With this implementation, we get constant-time consume() operations and percentile() queries that scan at most \((32 - T + 1) \cdot 2^{T}\) buckets, which is dramatically smaller than 2^32 for reasonable values of \(T\).

Comparison of Approaches

Approach Memory Query Time Error
Naive Histogram 16 GB ~4.1s Exact
Bit-Level (\(T=4\)) 1.8 KB ~1 μs ≤ 6.25%
Bit-Level (\(T=8\)) 25 KB ~10-50 μs ≤ 0.39%

Query times are estimates based on scanning all buckets. The \(T=4\) buffer fits entirely in L1 cache, while \(T=8\) fits in L2 cache, using respective access latencies [1].
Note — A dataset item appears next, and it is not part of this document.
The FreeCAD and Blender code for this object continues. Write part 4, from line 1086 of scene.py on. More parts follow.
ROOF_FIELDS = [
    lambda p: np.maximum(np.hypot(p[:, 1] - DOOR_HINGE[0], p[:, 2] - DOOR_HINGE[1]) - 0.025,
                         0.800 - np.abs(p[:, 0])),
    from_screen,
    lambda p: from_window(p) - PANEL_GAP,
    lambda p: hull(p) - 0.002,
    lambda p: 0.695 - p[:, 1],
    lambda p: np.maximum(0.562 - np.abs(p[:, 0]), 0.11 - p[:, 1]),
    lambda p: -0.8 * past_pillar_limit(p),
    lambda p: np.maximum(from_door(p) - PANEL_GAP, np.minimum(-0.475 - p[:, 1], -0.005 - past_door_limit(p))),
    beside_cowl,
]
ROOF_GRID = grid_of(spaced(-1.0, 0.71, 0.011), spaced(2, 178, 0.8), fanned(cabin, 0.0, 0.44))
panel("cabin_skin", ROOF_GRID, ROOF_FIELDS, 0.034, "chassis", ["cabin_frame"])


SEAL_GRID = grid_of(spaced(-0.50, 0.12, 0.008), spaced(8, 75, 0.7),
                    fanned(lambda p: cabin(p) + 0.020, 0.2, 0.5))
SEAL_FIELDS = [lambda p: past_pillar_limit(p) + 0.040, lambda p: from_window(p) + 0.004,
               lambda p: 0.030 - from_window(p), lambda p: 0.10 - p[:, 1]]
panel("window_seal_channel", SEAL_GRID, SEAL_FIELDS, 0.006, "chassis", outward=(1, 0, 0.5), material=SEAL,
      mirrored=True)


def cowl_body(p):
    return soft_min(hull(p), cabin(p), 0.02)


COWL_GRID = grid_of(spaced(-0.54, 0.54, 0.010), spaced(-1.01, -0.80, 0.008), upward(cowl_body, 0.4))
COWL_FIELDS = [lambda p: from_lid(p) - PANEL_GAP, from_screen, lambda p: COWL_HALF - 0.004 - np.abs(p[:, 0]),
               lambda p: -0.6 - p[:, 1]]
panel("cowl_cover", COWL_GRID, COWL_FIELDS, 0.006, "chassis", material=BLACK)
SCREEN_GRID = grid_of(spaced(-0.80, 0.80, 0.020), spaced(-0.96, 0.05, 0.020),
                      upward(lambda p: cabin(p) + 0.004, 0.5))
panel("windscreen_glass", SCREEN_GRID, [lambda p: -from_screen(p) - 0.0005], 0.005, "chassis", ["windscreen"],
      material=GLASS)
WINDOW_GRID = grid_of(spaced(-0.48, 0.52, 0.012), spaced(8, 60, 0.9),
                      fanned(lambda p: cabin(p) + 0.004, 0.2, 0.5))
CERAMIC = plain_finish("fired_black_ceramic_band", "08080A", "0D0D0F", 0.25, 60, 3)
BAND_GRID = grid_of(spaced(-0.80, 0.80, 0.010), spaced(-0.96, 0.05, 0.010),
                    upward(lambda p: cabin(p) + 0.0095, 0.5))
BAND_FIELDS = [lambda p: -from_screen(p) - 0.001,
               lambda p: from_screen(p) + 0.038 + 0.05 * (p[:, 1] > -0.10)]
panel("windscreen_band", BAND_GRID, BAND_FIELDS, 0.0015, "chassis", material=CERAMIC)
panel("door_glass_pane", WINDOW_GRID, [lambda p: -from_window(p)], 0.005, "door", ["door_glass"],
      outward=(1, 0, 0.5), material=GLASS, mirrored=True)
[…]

Using \(T=8\) we are able to get within 0.39% of the original integer value while reducing memory consumption to 0.00015% (25KB/16GB) of our naive histogram.

Conclusion

Production systems actually use the core concepts behind our multi-level histogram data structure! It's the basis for structures like DDSketch [2] and HDRHistogram [3], which monitoring systems use at scale. When you're tracking millions of latency measurements per second, and you want to know what your p50, p99, and p99.9 latencies are, but you can't afford to store them all, these histogram structures allow us to report high quality approximations with a significantly smaller memory footprint.

It's worth noting that other streaming percentile algorithms exist with different approaches. For example, t-digest [4] uses a different method based on clustering centroids rather than bit-level histograms, but solves the same problem of online percentile querying with bounded memory.

We have just shown how the binary representation of an integer provides an intuitive abstraction for reducing precision by masking away the least significant bits. This masking creates a custom floating point representation of our integer, which allows us to create a logarithmic bucketing scheme where buckets get exponentially wider as values increase. Our resulting data structure provides an upper-bounded relative error for percentile queries while maintaining an incredibly small memory footprint, making it a tractable solution for large-scale data systems.